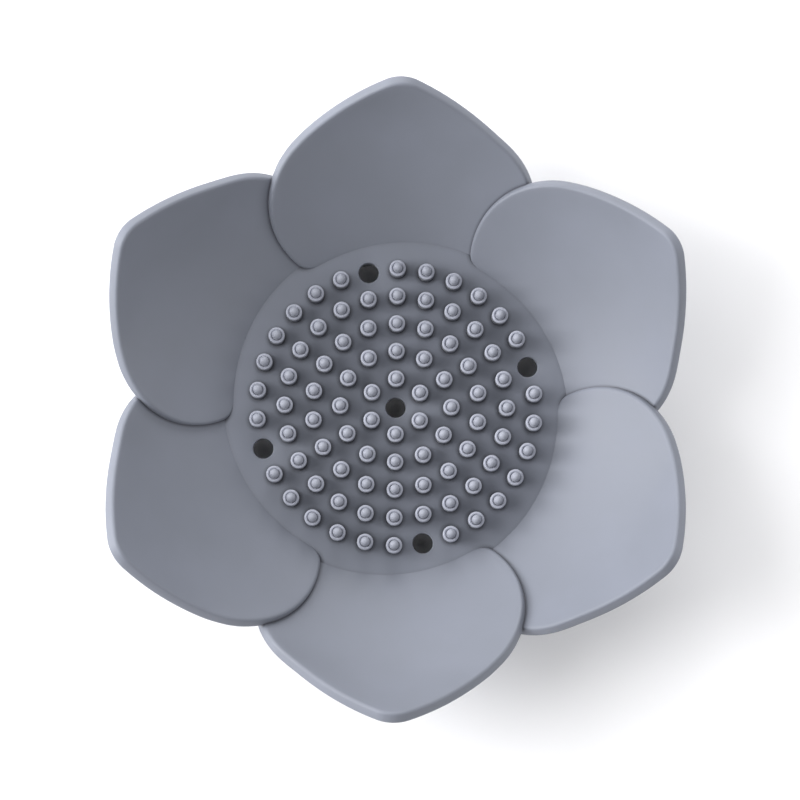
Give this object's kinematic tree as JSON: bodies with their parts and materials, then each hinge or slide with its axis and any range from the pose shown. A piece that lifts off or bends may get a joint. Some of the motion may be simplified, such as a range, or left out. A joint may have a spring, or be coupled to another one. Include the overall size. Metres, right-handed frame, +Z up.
{
  "type": "lotus soap dish",
  "caption": "Round draining soap dish with standing pins in a flat tray, ringed by raised, cupped petals that overlap like a pinwheel.",
  "frame": {"origin": "on the surface the dish stands on, under the centre of the tray", "axes": "+Z up out of the tray, +Y along a petal tip, +X to the right across the petals"},
  "size_m": [0.1034, 0.115, 0.03],
  "materials": {
    "silicone": "matt moulded grey silicone"
  },
  "bodies": {
    "root": {"tray_floor": "silicone", "foot_ring": "silicone", "petal_back": "silicone", "petal_back_right": "silicone", "petal_front_right": "silicone", "petal_front": "silicone", "petal_front_left": "silicone", "petal_back_left": "silicone", "soap_pins_ring_1": "silicone", "soap_pins_ring_2": "silicone", "soap_pins_ring_3": "silicone", "soap_pins_ring_4": "silicone", "soap_pins_ring_5": "silicone"}
  },
  "joints": []
}
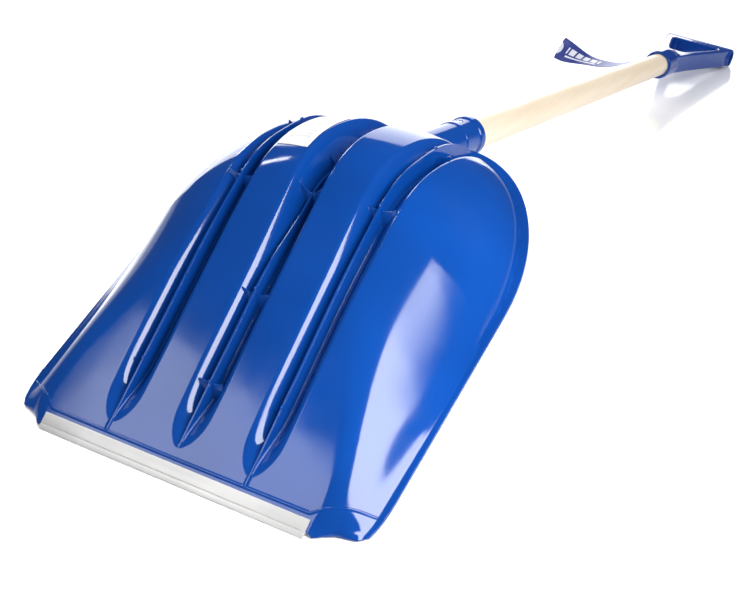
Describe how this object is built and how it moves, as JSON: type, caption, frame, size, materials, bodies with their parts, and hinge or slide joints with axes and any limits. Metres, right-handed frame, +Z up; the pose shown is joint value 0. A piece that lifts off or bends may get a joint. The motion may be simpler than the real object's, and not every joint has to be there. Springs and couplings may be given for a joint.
{
  "type": "snow shovel",
  "caption": "Snow shovel with a wide ribbed plastic scoop, a metal wear strip on its front edge, a round wooden shaft and a D-shaped grip.",
  "frame": {"origin": "bottom centre of the object's box, on the floor it lies on", "axes": "+Y runs from the front edge to the grip, +X is across the scoop, +Z is up"},
  "size_m": [0.392, 1.3964, 0.2212],
  "materials": {
    "blade_plastic": "glossy injection-moulded polypropylene",
    "strip_aluminium": "satin, extruded",
    "shaft_wood": "pale, lightly lacquered",
    "grip_plastic": "glossy",
    "screw_steel": "zinc plated",
    "label_paper": "paper sticker with plain bars",
    "tag_paper": "printed paper strip with plain white marks"
  },
  "bodies": {
    "root": {"blade": "blade_plastic", "wear_strip": "strip_aluminium", "shaft": "shaft_wood", "grip": "grip_plastic", "socket_screw": "screw_steel", "grip_screw": "screw_steel", "barcode_label": "label_paper", "warranty_tag": "tag_paper"}
  },
  "joints": []
}
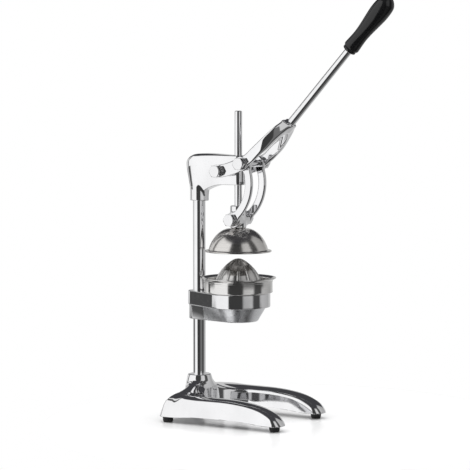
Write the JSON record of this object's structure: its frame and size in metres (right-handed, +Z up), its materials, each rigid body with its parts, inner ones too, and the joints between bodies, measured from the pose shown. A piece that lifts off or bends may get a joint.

━━━━━━━━━━━━━━━━

**Task statement:**
Please quote every record above exactly as it appears.

**Exercise solution:**
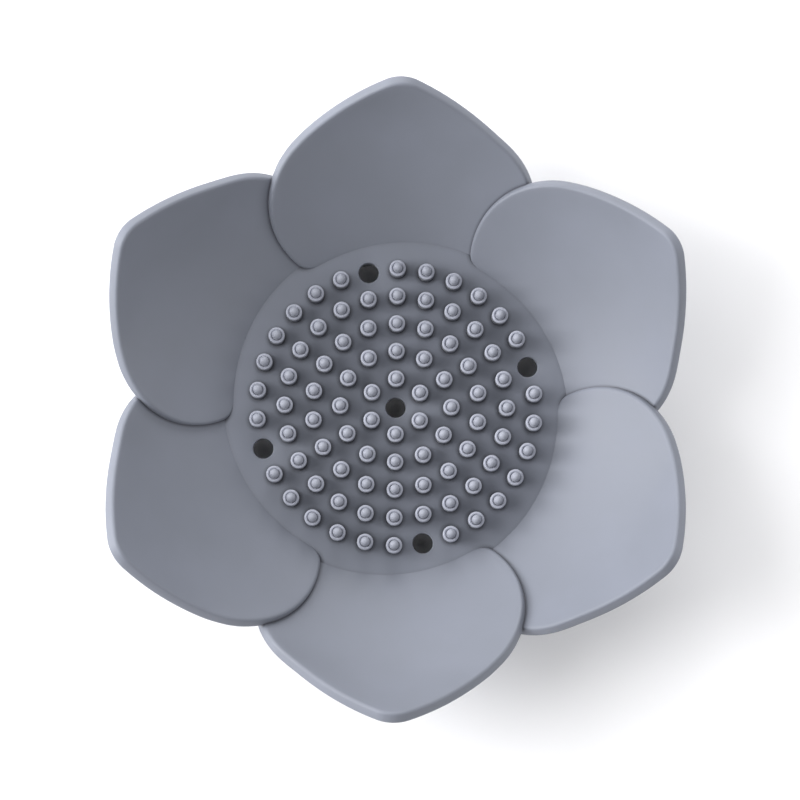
Give this object's kinematic tree as JSON: bodies with their parts and materials, then each hinge or slide with its axis and any range from the pose shown. A piece that lifts off or bends may get a joint. Some of the motion may be simplified, such as a range, or left out. A joint may have a spring, or be coupled to another one. Include the overall size. Metres, right-handed frame, +Z up.
{
  "type": "lotus soap dish",
  "caption": "Round draining soap dish with standing pins in a flat tray, ringed by raised, cupped petals that overlap like a pinwheel.",
  "frame": {"origin": "on the surface the dish stands on, under the centre of the tray", "axes": "+Z up out of the tray, +Y along a petal tip, +X to the right across the petals"},
  "size_m": [0.1034, 0.115, 0.03],
  "materials": {
    "silicone": "matt moulded grey silicone"
  },
  "bodies": {
    "root": {"tray_floor": "silicone", "foot_ring": "silicone", "petal_back": "silicone", "petal_back_right": "silicone", "petal_front_right": "silicone", "petal_front": "silicone", "petal_front_left": "silicone", "petal_back_left": "silicone", "soap_pins_ring_1": "silicone", "soap_pins_ring_2": "silicone", "soap_pins_ring_3": "silicone", "soap_pins_ring_4": "silicone", "soap_pins_ring_5": "silicone"}
  },
  "joints": []
}
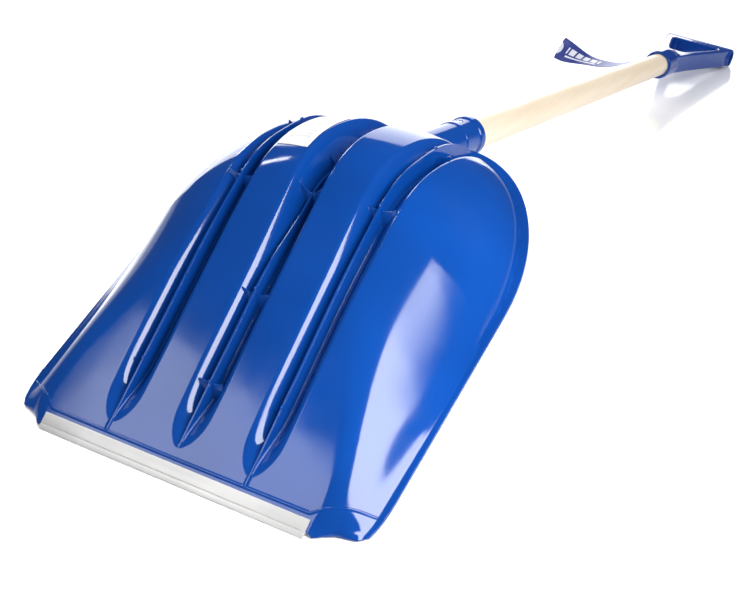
Describe how this object is built and how it moves, as JSON: type, caption, frame, size, materials, bodies with their parts, and hinge or slide joints with axes and any limits. Metres, right-handed frame, +Z up; the pose shown is joint value 0. A piece that lifts off or bends may get a joint. The motion may be simpler than the real object's, and not every joint has to be there. Springs and couplings may be given for a joint.
{
  "type": "snow shovel",
  "caption": "Snow shovel with a wide ribbed plastic scoop, a metal wear strip on its front edge, a round wooden shaft and a D-shaped grip.",
  "frame": {"origin": "bottom centre of the object's box, on the floor it lies on", "axes": "+Y runs from the front edge to the grip, +X is across the scoop, +Z is up"},
  "size_m": [0.392, 1.3964, 0.2212],
  "materials": {
    "blade_plastic": "glossy injection-moulded polypropylene",
    "strip_aluminium": "satin, extruded",
    "shaft_wood": "pale, lightly lacquered",
    "grip_plastic": "glossy",
    "screw_steel": "zinc plated",
    "label_paper": "paper sticker with plain bars",
    "tag_paper": "printed paper strip with plain white marks"
  },
  "bodies": {
    "root": {"blade": "blade_plastic", "wear_strip": "strip_aluminium", "shaft": "shaft_wood", "grip": "grip_plastic", "socket_screw": "screw_steel", "grip_screw": "screw_steel", "barcode_label": "label_paper", "warranty_tag": "tag_paper"}
  },
  "joints": []
}
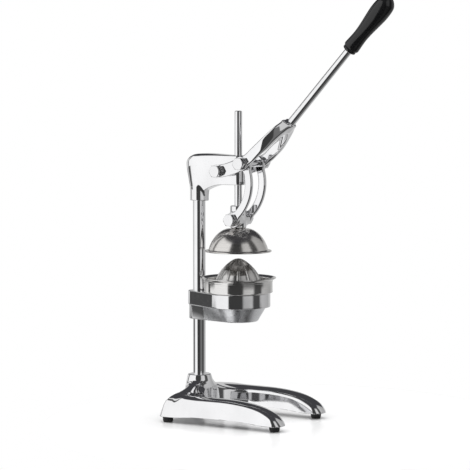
Write the JSON record of this object's structure: its frame and size in metres (right-handed, +Z up), its materials, each rigid body with its parts, inner ones too, and the joints between bodies, measured from the pose shown. A piece that lifts off or bends may get a joint.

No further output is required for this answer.